Workarounds reserved for the few

Despite the headwinds, some companies have found ways to adapt, although these workarounds often reinforce structural inequalities in the ecosystem.

Firms that dominate niche domestic markets may be able to absorb high import costs through high-margin sales.

Others fully outsource production to China, importing only final goods into Türkiye. In these cases, even packaging and firmware installation are handled abroad.

Another strategy is to move all R&D operations to jurisdictions where imports are less restrictive. While that can offer logistical advantages, it also raises long-term questions about Türkiye’s role in its own innovation economy.

A few of the local distributors have become go-to channels for many firms. But their inventories tend to focus on basic components.

For more specialized parts such as solenoids or mechanical actuators, availability is limited or nonexistent.

Even when procurement is possible, comparing delivery times, costs, and regulatory status consumes significant time and labor.

From single modules to full UAVs: the problem scales fast

Scaling up from a single module to a full drone or robotics system multiplies the problem. Developers face similar restrictions on non-electronic parts, including carbon fiber tubes, servos, structural foams, and adhesives.

The result is a fragmented and inefficient innovation process, one that contrasts sharply with R&D cycles in the US, China, or even smaller EU countries.

Some actors are now advocating for a revised import model tailored specifically to R&D needs.

Under this proposal, registered companies in technology zones would be permitted to import components at 0% customs tax and 0% VAT, provided the goods are strictly monitored, inventoried, and only taxed if sold domestically.

Exported products would remain exempt, and when sold domestically, all applicable taxes would be enforced.

Advocates argue that such a model would reduce misuse while allowing firms to iterate quickly and lower their R&D costs.

Digital auditing tools and physical inspections, particularly within technoparks, could serve as enforcement mechanisms.

The result would be faster iteration cycles and higher survival rates for early-stage projects, without compromising regulatory oversight.

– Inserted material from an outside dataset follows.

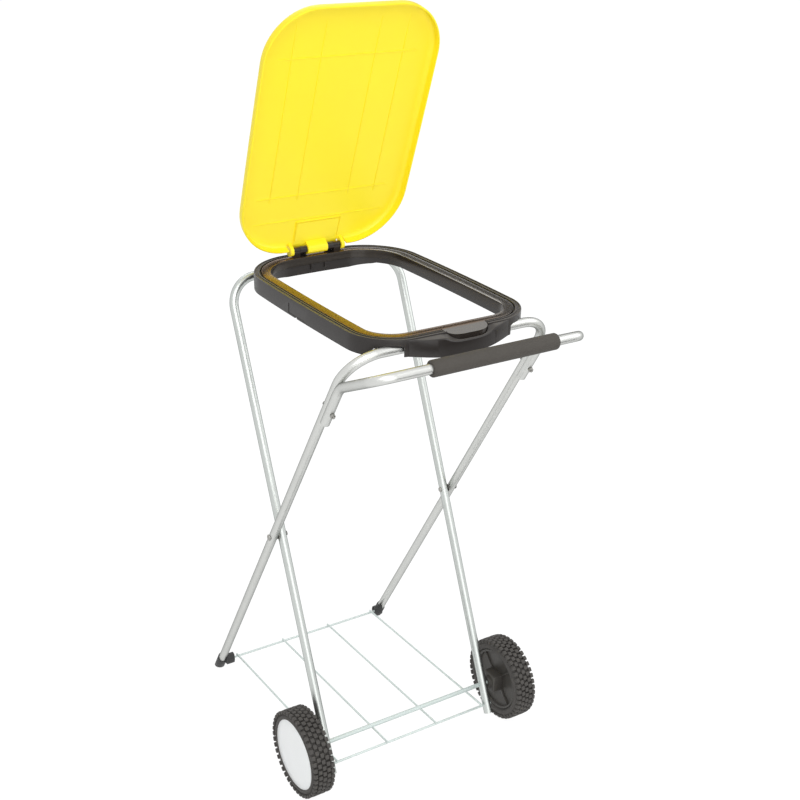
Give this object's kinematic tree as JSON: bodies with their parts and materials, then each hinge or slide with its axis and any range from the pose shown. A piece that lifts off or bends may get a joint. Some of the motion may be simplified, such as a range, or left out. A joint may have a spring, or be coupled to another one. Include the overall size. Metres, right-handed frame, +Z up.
{
  "type": "bin bag holder",
  "caption": "Folding wheeled tube-frame holder for a bin bag, with a clamping ring, hinged lid, wire shelf and foam handle grip.",
  "frame": {"origin": "on the floor, below the centre of the bounding box", "axes": "+Z up, +X along the wheel axle, -Y towards the handle, +Y towards the rear feet and the lid hinge"},
  "size_m": [0.483, 0.6138, 1.3201],
  "materials": {
    "zinc_plated_steel": "satin zinc-plated tube",
    "dark_steel": "dull plated fasteners",
    "galvanised_wire": "galvanised wire",
    "black_plastic": "moulded, fine matt grain",
    "dark_grey_plastic": "moulded, low sheen",
    "grip_foam": "matt closed-cell foam",
    "tyre_rubber": "matt solid tyre",
    "white_plastic": "moulded, semi-gloss",
    "yellow_plastic": "moulded, semi-gloss"
  },
  "bodies": {
    "foot_body": {"foot_frame": "zinc_plated_steel", "foot_cap_left": "black_plastic", "foot_cap_right": "black_plastic", "handle_tube": "zinc_plated_steel", "handle_grip": "grip_foam", "handle_bolt_left": "dark_steel", "handle_bolt_right": "dark_steel", "handle_nut_left": "dark_steel", "handle_nut_right": "dark_steel", "pivot_rivet_left": "dark_steel", "pivot_rivet_right": "dark_steel", "pivot_washer_left": "dark_steel", "pivot_washer_right": "dark_steel"},
    "wheel_body": {"wheel_frame": "zinc_plated_steel", "axle": "dark_steel", "axle_clip_left": "dark_steel", "axle_clip_right": "dark_steel"},
    "ring_body": {"ring_frame": "dark_grey_plastic", "lid_hinge_pin": "dark_steel"},
    "lid_body": {"lid": "yellow_plastic"},
    "clamp_body": {"clamp_ring": "dark_grey_plastic"},
    "shelf_body": {"wire_shelf": "galvanised_wire"},
    "wheel_left": {"tyre_left": "tyre_rubber", "wheel_rim_left": "black_plastic", "hub_cap_left": "white_plastic"},
    "wheel_right": {"tyre_right": "tyre_rubber", "wheel_rim_right": "black_plastic", "hub_cap_right": "white_plastic"}
  },
  "joints": [
    {"name": "fold", "type": "hinge", "parent": "foot_body", "child": "wheel_body", "pos_m": [0, 0.0412, 0.4333], "axis": [1, 0, 0], "range_deg": [0, 45]},
    {"name": "ring_lift", "type": "hinge", "parent": "wheel_body", "child": "ring_body", "pos_m": [0, 0.22842, 0.85125], "axis": [-1, 0, 0], "range_deg": [0, 99]},
    {"name": "shelf_lift", "type": "hinge", "parent": "wheel_body", "child": "shelf_body", "pos_m": [0, -0.1339, 0.0424], "axis": [1, 0, 0], "range_deg": [0, 47.25]},
    {"name": "lid_hinge", "type": "hinge", "parent": "ring_body", "child": "lid_body", "pos_m": [0, 0.22652, 0.88545], "axis": [-1, 0, 0], "range_deg": [-71.1, 39]},
    {"name": "clamp_hinge", "type": "hinge", "parent": "ring_body", "child": "clamp_body", "pos_m": [0, 0.22652, 0.88545], "axis": [-1, 0, 0], "range_deg": [0, 50]},
    {"name": "wheel_left_spin", "type": "hinge", "parent": "wheel_body", "child": "wheel_left", "pos_m": [-0.2015, -0.11706, 0.08], "axis": [1, 0, 0], "continuous": true},
    {"name": "wheel_right_spin", "type": "hinge", "parent": "wheel_body", "child": "wheel_right", "pos_m": [0.2015, -0.11706, 0.08], "axis": [1, 0, 0], "continuous": true}
  ],
  "couplings": [
    {"joint": "ring_lift", "follows": "fold", "ratio": 2.2},
    {"joint": "shelf_lift", "follows": "fold", "ratio": 1.05}
  ]
}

A system pricing out its own engineers has become Türkiye’s most overlooked obstacle to building a resilient, innovation-driven economy
A system pricing out its own engineers has become Türkiye’s most overlooked obstacle to building a resilient, innovation-driven economy

Existing exemptions are complex and insufficient

Technoparks do offer partial tax exemptions, but the mechanisms are slow, opaque, and often ineffective.

A typical process requires filing documentation, receiving approvals from oversight committees, securing VAT waivers, and then coordinating with customs.

The process can also take more than ten days and often does not fully offset associated costs. In many cases, companies are still paying the majority of the financial burden.

Last resorts, political dilemma

With few viable alternatives, some firms choose to outsource R&D altogether, relying on engineers in countries like Bulgaria or Germany to handle design and prototyping.

But this introduces a political and existential tension, as relocating core technical operations abroad gradually erodes the incentive to keep the company rooted in Türkiye.

This is not merely a commercial concern; it has strategic implications as well. If Turkish entrepreneurs are forced to establish their critical operations abroad, the long-term development of a self-reliant, high-tech industrial base becomes harder to achieve.

Policy choices shaping Türkiye’s place in the tech economy

What’s at stake is not just whether students can build robots or startups can prototype drones; it’s whether Türkiye will be a contributor to, or consumer of, the next generation of global technology.

The cost of inaction is clear. Unless reforms are made to reduce import costs for R&D and educational use, Türkiye risks isolating itself from the global innovation landscape.

Countries around the world are investing heavily in hardware autonomy, AI systems, robotics and defense tech.

Innovation depends on the freedom to experiment, fail, iterate and access parts. Right now, that freedom is being priced out of reach.